A lot of other certifications are all ifs and buts, albeit that have some degree of certification and this is backed up by the amount of audits BioGro itself has to undertake to achieve international entry.
But in my game, which is growing wine, the largest interest is in Europe, America, Japan and Australia. As a result of that we have to export our product while still appreciating that our national and, most importantly local market are the most important to us.
Being certified as biodynamic is one thing, but getting into particular markets is more difficult, hence the need to be organically certified by BioGro.
The future must lie in understanding the practice of organics, so that people can see that by applying healthy stimulants to the soil in the form of compost, and applying air and clean water to the soil that is clean is the natural pathway to correct farming. As practitioners we have to stop being soft and sentimental, and maybe be a bit more reactionary, and learn the speak of science and politics, so that we can voice our opinions in the language that they understand. Most importantly though is the need to understand the callings of Mother Nature and know when to react positively to the windows of opportunity she offers.
My greatest joy is going to be getting BioGro to speak to our industry governance –Winegrowers NZ – and for them to come to an understanding that BioGro’s Organic Standards for wine growing should be adopted as the standard for the New Zealand wine industry.
Don’t go mucking around to try to come up with some other international certified standard which is created without recognition of the practical aspects of the adoption. BioGro's standards are very profound.
They do need to embrace some more ecological requirements which other systems analysis require, and in particular energy and waste water requirements, so that these standards are more dovetailing with the wine industry’s Sustainable program. It is mostly a story about tails and dogs. I’ve never seen the tail wagging the dog.
BioGro is a profound and internationally recognized trademark that is accredited by IFOAM and audited by other certifying agencies. It is a trademark that symbolizes quality and it’s also a trademark that is maintained by a group of people who are totally dedicated to what it is that the product stands for.
BioGro is an amazing organization run by people with good warm hearts. They are not in a position to have endless money. If only this government could realise what BioGro has done for this country in the last years and were able to give some support to it then BioGro would be in an even better place to promote the riches of our country: innovation, diversity, nutrient dense foods, ecological, social, cultural and financial responsibility - all things which bio-technology fail to consider in their race to the bottom of the cliff with patent control and product competition.

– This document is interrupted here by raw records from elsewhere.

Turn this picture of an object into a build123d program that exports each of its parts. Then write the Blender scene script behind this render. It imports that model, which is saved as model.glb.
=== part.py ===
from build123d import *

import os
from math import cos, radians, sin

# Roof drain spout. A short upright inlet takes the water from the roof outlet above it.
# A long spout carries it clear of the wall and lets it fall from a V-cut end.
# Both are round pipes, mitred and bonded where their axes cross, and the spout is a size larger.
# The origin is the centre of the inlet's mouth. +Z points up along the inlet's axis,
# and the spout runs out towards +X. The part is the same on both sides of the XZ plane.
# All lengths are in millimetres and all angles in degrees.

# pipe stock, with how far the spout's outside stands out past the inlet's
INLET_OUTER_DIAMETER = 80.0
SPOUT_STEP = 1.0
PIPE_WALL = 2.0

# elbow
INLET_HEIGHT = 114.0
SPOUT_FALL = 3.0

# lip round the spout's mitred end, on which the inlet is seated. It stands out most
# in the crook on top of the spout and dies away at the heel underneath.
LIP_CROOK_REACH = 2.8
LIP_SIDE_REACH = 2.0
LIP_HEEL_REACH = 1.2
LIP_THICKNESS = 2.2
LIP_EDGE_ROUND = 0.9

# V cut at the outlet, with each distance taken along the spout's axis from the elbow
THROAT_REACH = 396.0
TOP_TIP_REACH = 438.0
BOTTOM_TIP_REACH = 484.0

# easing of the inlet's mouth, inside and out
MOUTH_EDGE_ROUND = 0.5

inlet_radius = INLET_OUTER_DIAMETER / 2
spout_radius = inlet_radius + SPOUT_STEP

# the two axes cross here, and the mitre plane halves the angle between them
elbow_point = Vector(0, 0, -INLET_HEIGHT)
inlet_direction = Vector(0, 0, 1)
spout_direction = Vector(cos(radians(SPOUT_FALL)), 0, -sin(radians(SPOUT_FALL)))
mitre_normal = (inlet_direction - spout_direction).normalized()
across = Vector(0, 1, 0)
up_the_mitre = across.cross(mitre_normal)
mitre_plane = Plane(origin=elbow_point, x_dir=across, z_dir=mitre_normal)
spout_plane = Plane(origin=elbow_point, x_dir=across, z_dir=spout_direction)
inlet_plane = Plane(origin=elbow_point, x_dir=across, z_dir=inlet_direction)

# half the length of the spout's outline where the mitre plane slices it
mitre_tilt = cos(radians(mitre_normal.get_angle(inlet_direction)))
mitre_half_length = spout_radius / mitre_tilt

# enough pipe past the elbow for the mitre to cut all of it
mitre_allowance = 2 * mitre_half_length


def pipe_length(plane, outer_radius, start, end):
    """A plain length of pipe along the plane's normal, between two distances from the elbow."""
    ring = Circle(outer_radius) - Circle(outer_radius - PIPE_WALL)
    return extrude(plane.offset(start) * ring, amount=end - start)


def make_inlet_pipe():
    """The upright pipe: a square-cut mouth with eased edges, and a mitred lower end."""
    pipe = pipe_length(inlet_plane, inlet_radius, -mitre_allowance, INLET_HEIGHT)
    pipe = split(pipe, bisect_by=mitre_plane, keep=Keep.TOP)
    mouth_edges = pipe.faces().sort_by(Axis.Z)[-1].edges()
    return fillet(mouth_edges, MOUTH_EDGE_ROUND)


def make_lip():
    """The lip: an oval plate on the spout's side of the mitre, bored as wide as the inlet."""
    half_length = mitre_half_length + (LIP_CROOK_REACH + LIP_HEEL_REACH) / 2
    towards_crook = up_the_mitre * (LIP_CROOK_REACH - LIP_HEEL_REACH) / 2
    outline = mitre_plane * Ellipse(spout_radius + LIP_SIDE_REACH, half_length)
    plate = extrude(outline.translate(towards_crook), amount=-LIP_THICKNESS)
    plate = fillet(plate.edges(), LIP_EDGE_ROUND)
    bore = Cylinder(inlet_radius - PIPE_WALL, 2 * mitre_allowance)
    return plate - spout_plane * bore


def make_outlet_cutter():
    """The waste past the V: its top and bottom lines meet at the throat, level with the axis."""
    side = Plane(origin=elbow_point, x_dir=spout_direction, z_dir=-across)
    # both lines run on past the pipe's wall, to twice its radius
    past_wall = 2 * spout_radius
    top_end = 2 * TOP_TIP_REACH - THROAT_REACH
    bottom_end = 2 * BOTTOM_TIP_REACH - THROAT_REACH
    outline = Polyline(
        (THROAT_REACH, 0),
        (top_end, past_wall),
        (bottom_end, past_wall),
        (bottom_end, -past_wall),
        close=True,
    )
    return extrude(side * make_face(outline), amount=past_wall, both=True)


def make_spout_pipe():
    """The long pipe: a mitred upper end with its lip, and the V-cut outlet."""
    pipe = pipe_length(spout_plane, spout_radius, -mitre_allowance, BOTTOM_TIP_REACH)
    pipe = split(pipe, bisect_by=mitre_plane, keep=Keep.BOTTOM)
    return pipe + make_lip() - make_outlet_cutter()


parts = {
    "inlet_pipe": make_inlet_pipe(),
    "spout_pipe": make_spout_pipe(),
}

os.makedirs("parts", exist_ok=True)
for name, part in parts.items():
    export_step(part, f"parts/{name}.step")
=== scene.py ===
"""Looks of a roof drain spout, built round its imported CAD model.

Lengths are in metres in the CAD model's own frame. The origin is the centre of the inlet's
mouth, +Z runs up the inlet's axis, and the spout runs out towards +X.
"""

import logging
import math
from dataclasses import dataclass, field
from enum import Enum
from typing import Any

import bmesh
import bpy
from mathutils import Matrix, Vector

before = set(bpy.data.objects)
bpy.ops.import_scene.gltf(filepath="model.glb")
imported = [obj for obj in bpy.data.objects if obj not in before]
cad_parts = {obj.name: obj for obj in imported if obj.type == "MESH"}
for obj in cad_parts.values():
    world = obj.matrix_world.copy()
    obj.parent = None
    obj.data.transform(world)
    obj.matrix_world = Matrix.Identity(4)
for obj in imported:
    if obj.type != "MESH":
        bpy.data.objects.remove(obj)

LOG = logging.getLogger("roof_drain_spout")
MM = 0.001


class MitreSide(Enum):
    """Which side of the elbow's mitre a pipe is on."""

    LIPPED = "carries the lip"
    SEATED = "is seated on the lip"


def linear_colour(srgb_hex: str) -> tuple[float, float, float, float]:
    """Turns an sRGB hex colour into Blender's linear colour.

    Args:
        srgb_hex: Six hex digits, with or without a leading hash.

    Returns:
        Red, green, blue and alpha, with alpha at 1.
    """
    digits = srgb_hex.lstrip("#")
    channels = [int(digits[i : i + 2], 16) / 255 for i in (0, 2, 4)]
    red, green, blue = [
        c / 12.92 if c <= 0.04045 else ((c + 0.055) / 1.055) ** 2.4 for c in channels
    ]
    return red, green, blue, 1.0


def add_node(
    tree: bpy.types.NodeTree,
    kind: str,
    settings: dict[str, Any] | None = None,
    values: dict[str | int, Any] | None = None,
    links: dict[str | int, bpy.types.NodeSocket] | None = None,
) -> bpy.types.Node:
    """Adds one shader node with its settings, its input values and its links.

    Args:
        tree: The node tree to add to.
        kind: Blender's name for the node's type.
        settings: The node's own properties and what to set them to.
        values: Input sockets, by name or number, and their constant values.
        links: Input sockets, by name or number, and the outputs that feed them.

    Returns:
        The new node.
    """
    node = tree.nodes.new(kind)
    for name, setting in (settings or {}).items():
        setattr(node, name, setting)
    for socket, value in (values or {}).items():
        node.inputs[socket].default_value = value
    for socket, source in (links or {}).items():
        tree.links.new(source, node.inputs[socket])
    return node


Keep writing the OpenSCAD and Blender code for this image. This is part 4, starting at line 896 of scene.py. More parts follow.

Our BioGro number is 99. I’ve been around for a fair few years. One quote I’d like to have in BioNews [BioGro’s newsletter] would be that...
‘a BioGro audit is the best business plan anyone can have in order to reflect on the years’ activity and plan for the coming seasonal requirements’.
Every year I spit and swear at having to renew my BioGro certification, but once I’ve done it I just have this warmth that flows over me and I think ‘Wow, that’s a really good retrospect of what I’ve done this last year’.
That’s what I said to BioGro’s CEO the other day. ‘Let’s turn our certification into a retrospective appreciation of what it is we’ve achieved in the last year, and put it in such a format that it can become a document that other people can refer to as a point of reference.’
Technology and information doesn’t have to be held up in the ivory towers. So I’m in full support of BioGro. I would hate to think that we’re going to have another series of trademarks that are more producer-friendly or more market entry oriented. I think BioGro does a fantastic job and as time gets on, they can be a little bit more stringent.
There’s nothing like having the goal posts raised now and then. Just don’t shift them.